What to work on: Pull out each line of the records holding the string "materials".

Data entries:
****************************************
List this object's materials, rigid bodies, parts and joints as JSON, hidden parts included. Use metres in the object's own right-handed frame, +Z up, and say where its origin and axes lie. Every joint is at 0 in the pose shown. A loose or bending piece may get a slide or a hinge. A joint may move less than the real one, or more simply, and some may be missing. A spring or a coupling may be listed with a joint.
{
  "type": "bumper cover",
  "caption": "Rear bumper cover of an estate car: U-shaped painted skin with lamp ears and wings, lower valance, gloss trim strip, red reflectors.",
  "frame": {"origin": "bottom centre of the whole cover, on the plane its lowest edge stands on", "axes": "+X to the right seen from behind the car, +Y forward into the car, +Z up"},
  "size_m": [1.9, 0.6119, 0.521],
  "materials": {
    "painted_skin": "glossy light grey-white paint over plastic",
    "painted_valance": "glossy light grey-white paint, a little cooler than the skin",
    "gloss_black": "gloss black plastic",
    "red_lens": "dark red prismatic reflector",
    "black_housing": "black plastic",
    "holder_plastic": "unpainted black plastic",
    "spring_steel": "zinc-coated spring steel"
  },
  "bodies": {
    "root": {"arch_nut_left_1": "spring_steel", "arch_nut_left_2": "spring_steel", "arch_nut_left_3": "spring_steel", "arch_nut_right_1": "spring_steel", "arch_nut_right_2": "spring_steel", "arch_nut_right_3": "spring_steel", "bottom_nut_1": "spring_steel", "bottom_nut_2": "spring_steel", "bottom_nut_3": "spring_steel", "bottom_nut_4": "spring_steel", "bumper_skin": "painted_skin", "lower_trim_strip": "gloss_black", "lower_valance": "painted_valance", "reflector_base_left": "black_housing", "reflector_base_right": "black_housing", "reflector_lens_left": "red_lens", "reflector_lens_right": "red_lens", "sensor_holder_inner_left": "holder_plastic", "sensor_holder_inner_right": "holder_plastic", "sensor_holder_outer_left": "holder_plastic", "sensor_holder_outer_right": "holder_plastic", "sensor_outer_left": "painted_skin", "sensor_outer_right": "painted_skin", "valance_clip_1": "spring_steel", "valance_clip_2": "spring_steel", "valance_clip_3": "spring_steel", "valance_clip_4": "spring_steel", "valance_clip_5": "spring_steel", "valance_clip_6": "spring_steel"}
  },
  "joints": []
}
****************************************
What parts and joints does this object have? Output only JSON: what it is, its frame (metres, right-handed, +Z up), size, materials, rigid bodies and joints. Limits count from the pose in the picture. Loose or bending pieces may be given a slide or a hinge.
****************************************
Written response:
List this object's materials, rigid bodies, parts and joints as JSON, hidden parts included. Use metres in the object's own right-handed frame, +Z up, and say where its origin and axes lie. Every joint is at 0 in the pose shown. A loose or bending piece may get a slide or a hinge. A joint may move less than the real one, or more simply, and some may be missing. A spring or a coupling may be listed with a joint.
  "materials": {
What parts and joints does this object have? Output only JSON: what it is, its frame (metres, right-handed, +Z up), size, materials, rigid bodies and joints. Limits count from the pose in the picture. Loose or bending pieces may be given a slide or a hinge.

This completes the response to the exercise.